Another quibble, albeit a minor one, involves selections representing some artists who had more than one hit during the decade. Two examples: "Mony, Mony" would have been a far better choice than "Dancing With Myself" from Billy Idol, while the B-52s would have been better represented by "Love Shack" than "Roam."
"Like, Omigod!" also includes a dizzyingly illustrated 90-page full-color booklet the size of an automobile owner's manual that provides a People magazine-style pop-culture overview of the decade. It is well done once you get past a waterbug-shallow political analysis of the '80s that is little more than an exercise in Reagan-bashing.

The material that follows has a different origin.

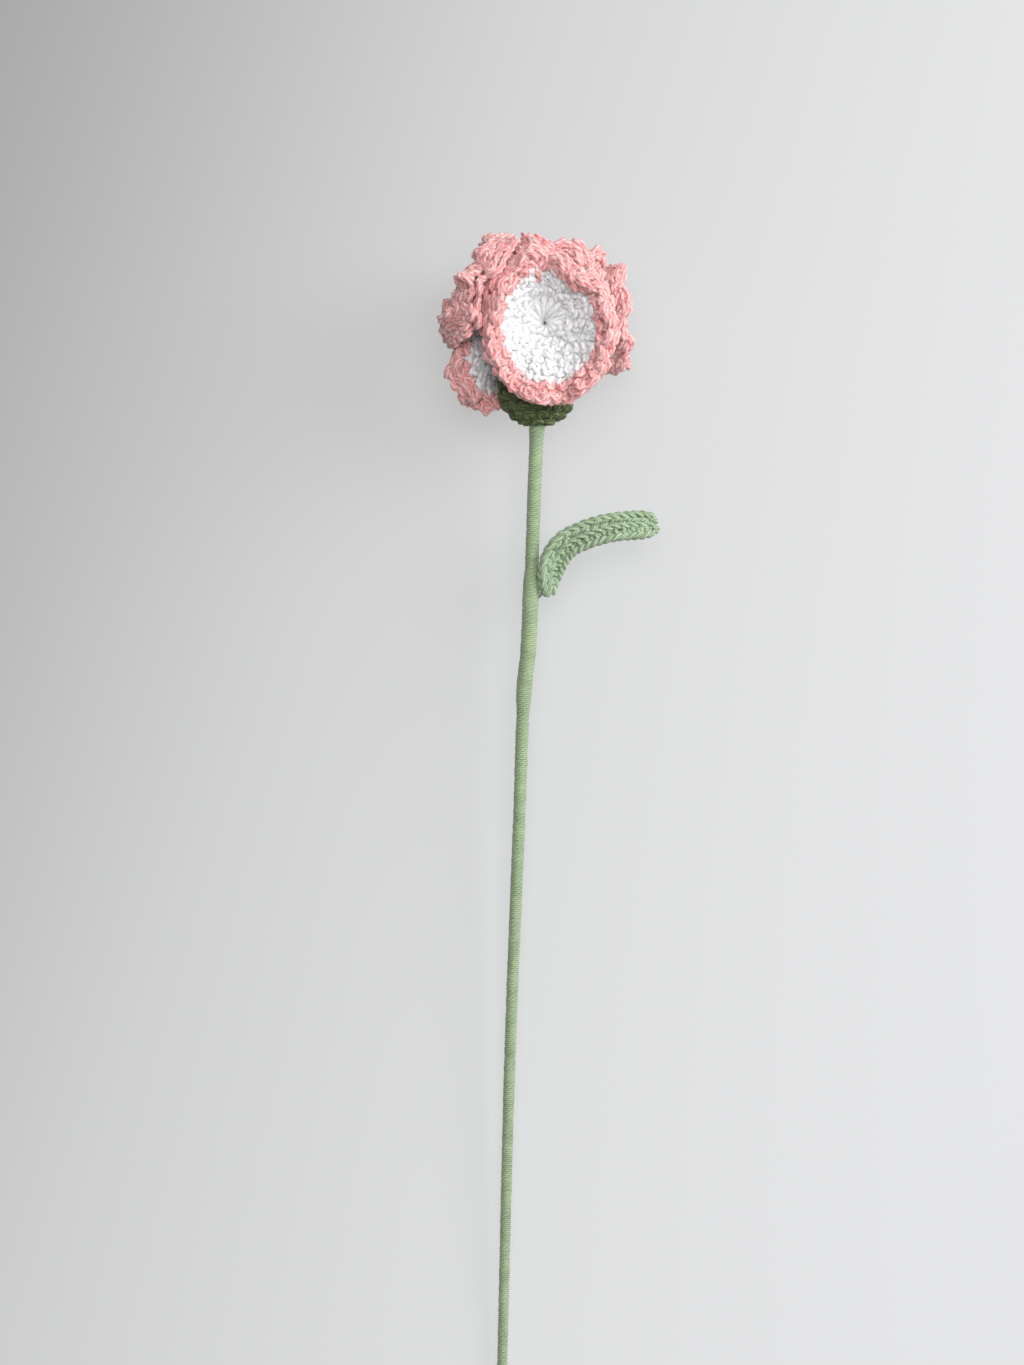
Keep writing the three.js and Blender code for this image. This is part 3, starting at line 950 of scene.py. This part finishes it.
leafPoints = leafLine()
leafSteps = 200
leafSamples = [catmull(leafPoints, i / leafSteps) for i in range(leafSteps + 1)]
leafLengths = [0.0]
for low, high in zip(leafSamples, leafSamples[1:]):
    leafLengths.append(leafLengths[-1] + (high - low).length)
leafLength = leafLengths[-1]
leafShape = {
    "twist": (40, -12),  # degrees, at the foot and at the tip
    "cup": 0.8,
    "footShare": 0.2,
    "footTaper": 1.6,  # how many widths it takes to come to its full width
    "tipShare": 0.35,
}
# a post is a stitch from the middle to the edge; turns are for each post that a chain passes
leafStitch = {
    "yarn": 1.8,
    "posts": 15,
    "edge": 0.9,  # how far the posts end from the leaf's edge
    "post": {"from": 0.02, "to": 0.035, "height": 0.1, "turns": 0.7, "spread": 0.85},
    "edgeChain": {"inset": 0.2, "height": 0.75, "turns": 0.62, "spread": 0.62, "thick": 0.9},
    "middleChain": {"height": 0.7, "turns": 0.55, "spread": 0.6, "thick": 0.85},
}


def onLeaf(t, across, height):
    # t runs from the foot to the tip, across and height are in millimetres
    goal = min(1, max(0, t)) * leafLength
    i = 0
    while i < leafSteps - 1 and leafLengths[i + 1] < goal:
        i += 1
    share = (goal - leafLengths[i]) / (leafLengths[i + 1] - leafLengths[i])
    centre = leafSamples[i].lerp(leafSamples[i + 1], share)
    along = (leafSamples[i + 1] - leafSamples[i]).normalized()
    twist = math.radians(lerp(*leafShape["twist"], smoothstep(0, 0.7, t)))
    side = Vector((0, 0, 1)).cross(along).normalized()
    width = side * math.cos(twist) + Vector((0, 0, 1)) * math.sin(twist)
    thick = along.cross(width).normalized()
    fromFoot = t * leafLength / (leafShape["footTaper"] * leaf["width"])
    fromTip = (1 - t) * leafLength / leaf["width"]
    full = min(1, leafShape["footShare"] + fromFoot, leafShape["tipShare"] + fromTip)
    narrow = math.sin(full * math.pi / 2)
    half = leaf["width"] / 2
    cup = (across * narrow / half) ** 2 * leafShape["cup"]
    return centre + width * (across * narrow) + thick * (height + cup), thick


def makeLeaf():
    rng = random.Random(8)
    curve = newYarnCurve("leaf", leafStitch["yarn"])
    edge = leaf["width"] / 2 - leafStitch["edge"]
    count = leafStitch["posts"]
    post, edgeChain, middleChain = (leafStitch[name] for name in ("post", "edgeChain", "middleChain"))

    def work(places, turns, spread, width, phase=0.0):
        centres, normals = zip(*(onLeaf(*at) for at in places))
        twistedPair(curve, centres, normals, turns, spread, width, phase)

    for side in (-1, 1):
        across = side * (edge - edgeChain["inset"])
        for face in (-1, 1):
            places = [(lerp(0.02, 0.98, k / 90), across, face * edgeChain["height"]) for k in range(91)]
            turns = side * face * count * edgeChain["turns"]
            work(places, turns, edgeChain["spread"], edgeChain["thick"])
        for i in range(count):
            t = lerp(0.04, 1, (i + 0.5 + rng.uniform(-0.1, 0.1)) / count)
            places = [
                (
                    lerp(t - post["from"], t + post["to"], k / 7),
                    side * lerp(0.6, edge - 0.6, k / 7),
                    post["height"],
                )
                for k in range(8)
            ]
            thick = rng.uniform(0.95, 1.1)
            work(places, post["turns"], post["spread"], thick, rng.uniform(0, fullTurn))
    for face in (-1, 1):
        places = [(lerp(0.0, 0.95, k / 80), 0, face * middleChain["height"]) for k in range(81)]
        work(places, count * middleChain["turns"], middleChain["spread"], middleChain["thick"])
    finishPiece("leafYarn", curve, "leafYarn", ["leaf"])


makeLeaf()

# winding that binds the petals to the wire

sewing = {"yarn": 1.6, "innerRadius": 2.2, "outerRadius": 5, "height": 7, "top": 28.5, "turns": 9}


def makeSewing():
    curve = newYarnCurve("sewing", sewing["yarn"])
    points = []
    steps = sewing["turns"] * 12
    inset = sewing["yarn"] / 2
    for i in range(steps + 1):
        s = i / steps
        radius = lerp(sewing["innerRadius"], sewing["outerRadius"] - inset, math.sin(math.pi * s))
        sweep = 0.5 - 0.5 * math.cos(3 * math.pi * s)
        y = sewing["top"] - inset - (sewing["height"] - 2 * inset) * sweep
        angle = fullTurn * sewing["turns"] * s
        points.append(Vector((radius * math.sin(angle), y, radius * math.cos(angle))))
    addStrand(curve, points)
    finishPiece("sewingYarn", curve, "whiteYarn", ["sewing_yarn"])


makeSewing()

# bare wires

wire = {
    "colour": (0.50, 0.51, 0.50),
    "dull": (0.30, 0.31, 0.30),
    "drawn": (3000, 60, 3000),  # the fine marks run along the wire
    "roughness": 0.38,
}


def makeWireMaterial():
    material = bpy.data.materials.new("wireSteel")
    material.use_nodes = True
    tree = material.node_tree
    shader = tree.nodes["Principled BSDF"]
    where = tree.nodes.new("ShaderNodeTexCoord")
    drawn = tree.nodes.new("ShaderNodeMapping")
    drawn.inputs["Scale"].default_value = wire["drawn"]
    link(tree, where.outputs["Object"], drawn.inputs["Vector"])
    noise = tree.nodes.new("ShaderNodeTexNoise")
    noise.inputs["Scale"].default_value = 1
    link(tree, drawn.outputs["Vector"], noise.inputs["Vector"])
    mix = tree.nodes.new("ShaderNodeMix")
    mix.data_type = "RGBA"
    mix.inputs["A"].default_value = (*wire["colour"], 1)
    mix.inputs["B"].default_value = (*wire["dull"], 1)
    link(tree, noise.outputs["Fac"], mix.inputs["Factor"])
    link(tree, mix.outputs["Result"], shader.inputs["Base Color"])
    shader.inputs["Metallic"].default_value = 1
    shader.inputs["Roughness"].default_value = wire["roughness"]
    return material


wireMaterial = makeWireMaterial()
for name in ("stem_wire", "leaf_wire"):
    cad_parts[name].material_slots[0].material = wireMaterial

# table and light

# the glow is painted light that the table gives off, by metres from the left, a little more on the right
table = {
    "size": 6.0,
    "colour": (0.16, 0.16, 0.165),
    "roughness": 0.9,
    "specular": 0.1,
    "paintedGlow": [(-0.34, (0.13, 0.13, 0.12)), (-0.12, (0.48, 0.485, 0.48)), (0.2, (0.60, 0.605, 0.61))],
    "paintedGlowSlope": 0.4,  # how many metres to the right a metre nearer counts for
}


def makeTable():
    # a pale sheet that glows with painted light, more so towards the right and the near end, standing in
    # for the studio light falling off across it and softening the flower's shadow on it
    bm = bmesh.new()
    bmesh.ops.create_grid(bm, x_segments=1, y_segments=1, size=table["size"] / 2)
    mesh = bpy.data.meshes.new("table")
    bm.to_mesh(mesh)
    bm.free()
    made = bpy.data.objects.new("table", mesh)
    bpy.context.scene.collection.objects.link(made)
    material = bpy.data.materials.new("paleTable")
    material.use_nodes = True
    tree = material.node_tree
    shader = tree.nodes["Principled BSDF"]
    where = tree.nodes.new("ShaderNodeTexCoord")
    split = tree.nodes.new("ShaderNodeSeparateXYZ")
    link(tree, where.outputs["Object"], split.inputs[0])
    sloped = mathNode(tree, "MULTIPLY", split.outputs["Y"], -table["paintedGlowSlope"])
    across = mathNode(tree, "ADD", split.outputs["X"], sloped)
    low, high = table["paintedGlow"][0][0], table["paintedGlow"][-1][0]
    share = mathNode(tree, "DIVIDE", mathNode(tree, "SUBTRACT", across, low), high - low, clamp=True)
    ramp = tree.nodes.new("ShaderNodeValToRGB")
    ramp.color_ramp.interpolation = "B_SPLINE"
    ramp.color_ramp.elements.new(0.5)
    for element, (spot, colour) in zip(ramp.color_ramp.elements, table["paintedGlow"]):
        element.position = (spot - low) / (high - low)
        element.color = (*colour, 1)
    link(tree, share, ramp.inputs[0])
    # the emission is painted light: the table glows brighter to the right rather than being lit that way
    # by a lamp
    link(tree, ramp.outputs["Color"], shader.inputs["Emission Color"])
    shader.inputs["Emission Strength"].default_value = 1
    shader.inputs["Base Color"].default_value = (*table["colour"], 1)
    shader.inputs["Roughness"].default_value = table["roughness"]
    shader.inputs["Specular IOR Level"].default_value = table["specular"]
    mesh.materials.append(material)


# where each stands from the middle of the stem, its size in metres and its strength
lights = {
    "key": {"from": (1.2, 0.5, 0.85), "size": 1.0, "watts": 21},
    "fill": {"from": (0.1, 0.15, 1.5), "size": 1.0, "watts": 18},
}

# the room's own light, and how much more of it comes from the right
room = {"colour": (0.97, 0.97, 1.0), "strength": 0.21, "slope": 0.19}


def makeLights():
    middle = place(Vector((0, -40, 0)))
    for name, look in lights.items():
        data = bpy.data.lights.new(name, "AREA")
        data.shape = "DISK"
        data.size = look["size"]
        data.energy = look["watts"]
        made = bpy.data.objects.new(name, data)
        bpy.context.scene.collection.objects.link(made)
        away = Vector(look["from"])
        turned = away.to_track_quat("Z", "Y").to_matrix().to_4x4()
        made.matrix_world = Matrix.Translation(middle + away) @ turned
    world = bpy.data.worlds.new("studio")
    world.use_nodes = True
    sky = world.node_tree.nodes["Background"]
    sky.inputs["Color"].default_value = (*room["colour"], 1)
    tree = world.node_tree
    way = tree.nodes.new("ShaderNodeTexCoord")
    split = tree.nodes.new("ShaderNodeSeparateXYZ")
    link(tree, way.outputs["Generated"], split.inputs[0])
    sideways = mathNode(tree, "MULTIPLY", split.outputs["X"], room["slope"])
    link(tree, mathNode(tree, "ADD", sideways, room["strength"]), sky.inputs["Strength"])
    bpy.context.scene.world = world


makeTable()
makeLights()
bpy.context.scene.view_settings.view_transform = "Standard"
print("table and lights made")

"Like, Omigod!" is (almost) totally tubular.
Peter Parisi

Ultra-Lounge Vegas Baby
Are you a fan of the true Vegas lounge acts? If so, you will love "Ultra-Lounge Vegas Baby." This album contains the true stars that made Las Vegas lounge singing a real treat unlike the cheesy shows that most people associate with lounge acts in Vegas.
"Ultra-Lounge Vegas Baby" contains the top stars that performed in Vegas during the heyday of lounge singing. Featured are the smooth stylings of Nat King Cole with "I'm Shooting High," Vic Damone singing "Something's Comin" and Peggy Lee with the always fun "Big Spender."
Famed Rat Packers Dean Martin and Sammy Davis Jr. put in appearances with "Who's Got The Action," and "Ain't That A Kick In The Head." Tom Jones, a personal favorite, shows up with his classic "It's Not Unusual," while Judy Garland sings "Lucky Day."
Of course, no record about Vegas lounge acts would be complete without the incomparable Wayne Newton singing "Danke Schoen" and "Shangri-La." Also featured on this 20-track CD is Bobby Darin, Tony Bennett with Count Basie, Jack Jones and Louis Prima.
This album is worth the price for the liner notes alone. There you will find drink recipes, pictures of the famed hotels that once stood in Vegas such as the Tropicana, the Dunes and the Flamingo. Also pictured are dice, $5 chips, drink glasses and funny tips for hitting it big. This CD contains everything to put you in a Vegas mood.
So get your drink, pull up a chair and enjoy the relaxing sounds of the Vegas strip.